Of course, all of this makes the ACDC an incredibly difficult place to exist in. Before I left for college, I was told by maybe a dozen people that I should just “sit down at a random table and make friends!”. Ha, ha. Ha. Casual. But no. It’s not nearly that simple. To start with, there are two sides. And within these sides, there are multiple rooms that you can choose to sit on. How am I supposed to be able to talk to strangers when on my first week in the Deece I accidentally walk into a room where all of the workers are taking their break and it takes me like five minutes to realize that a few of them aren’t even speaking English (or any other language I recognize?) and that probably no one over the age of 30 is a Vassar freshman.

There is also the issue of the egg and pancake stations, where I feel like I should be making conversation with people but honestly I am a little hungover and my slippers are in the shape of small woodland creatures and now is not the time for me to talk about Cartoon Network at a high volume.
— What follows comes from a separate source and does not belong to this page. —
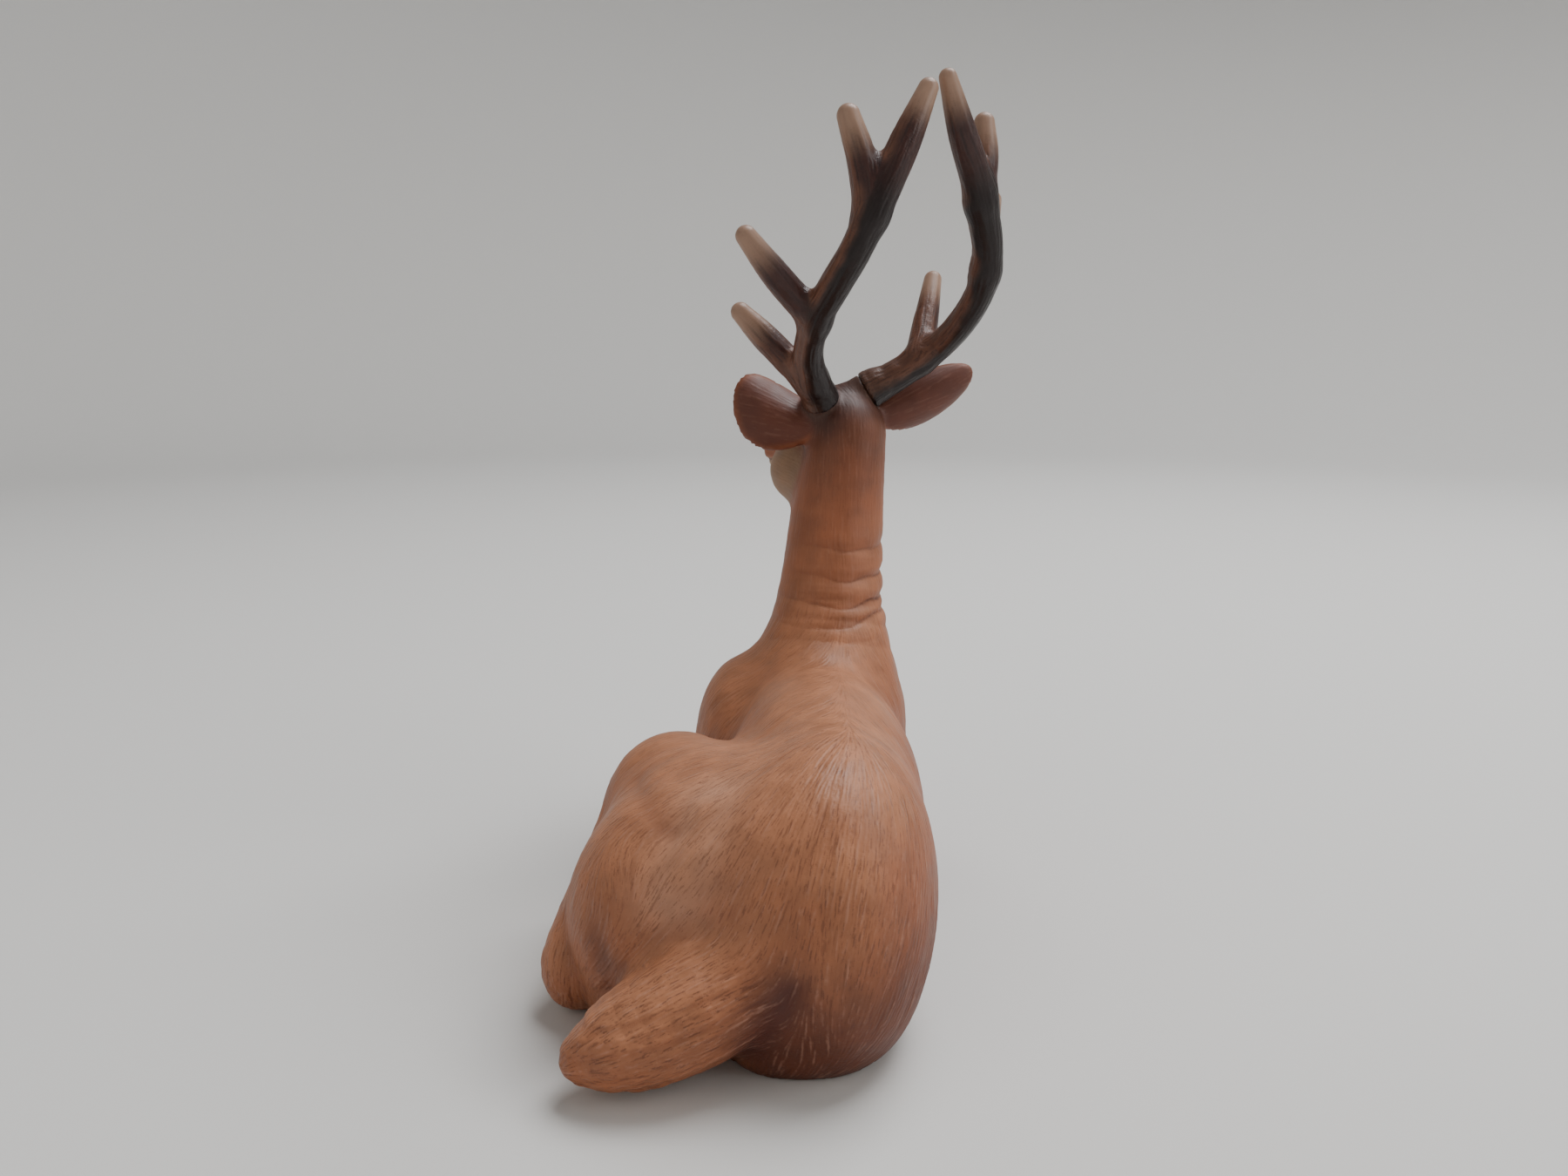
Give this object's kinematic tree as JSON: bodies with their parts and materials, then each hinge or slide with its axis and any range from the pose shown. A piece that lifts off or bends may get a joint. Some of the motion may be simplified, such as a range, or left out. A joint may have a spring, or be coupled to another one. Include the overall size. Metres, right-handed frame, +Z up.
{
  "type": "reclining deer statuette",
  "caption": "Small moulded statuette of a stag lying with its legs folded and its head turned, with branched antlers, flat underneath to stand on a shelf.",
  "frame": {"origin": "on the underside's plane, under the middle of the whole figure's box", "axes": "+Z up, the stag's front towards -Y, its left and its hind feet towards +X"},
  "size_m": [0.1084, 0.1626, 0.1991],
  "materials": {
    "coat": "matt hand-painted moulded plastic with incised hair",
    "antler": "satin moulded plastic, dark behind and pale at the tips"
  },
  "bodies": {
    "root": {"deer_body": "coat", "antler_left": "antler", "antler_right": "antler"}
  },
  "joints": []
}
For some reason people don’t like talking about the mayor from “The Powerpuff Girls” when they have splitting Crystal Palace headaches.

Really, what it all comes down to, is that if the next time I talk to you, and I say something really uncomfortable and/or personal and then sprint away, you should know that I want to be your friend. I’d recommend following up on it. Maybe just don’t let me speak for a month or two. Or eight.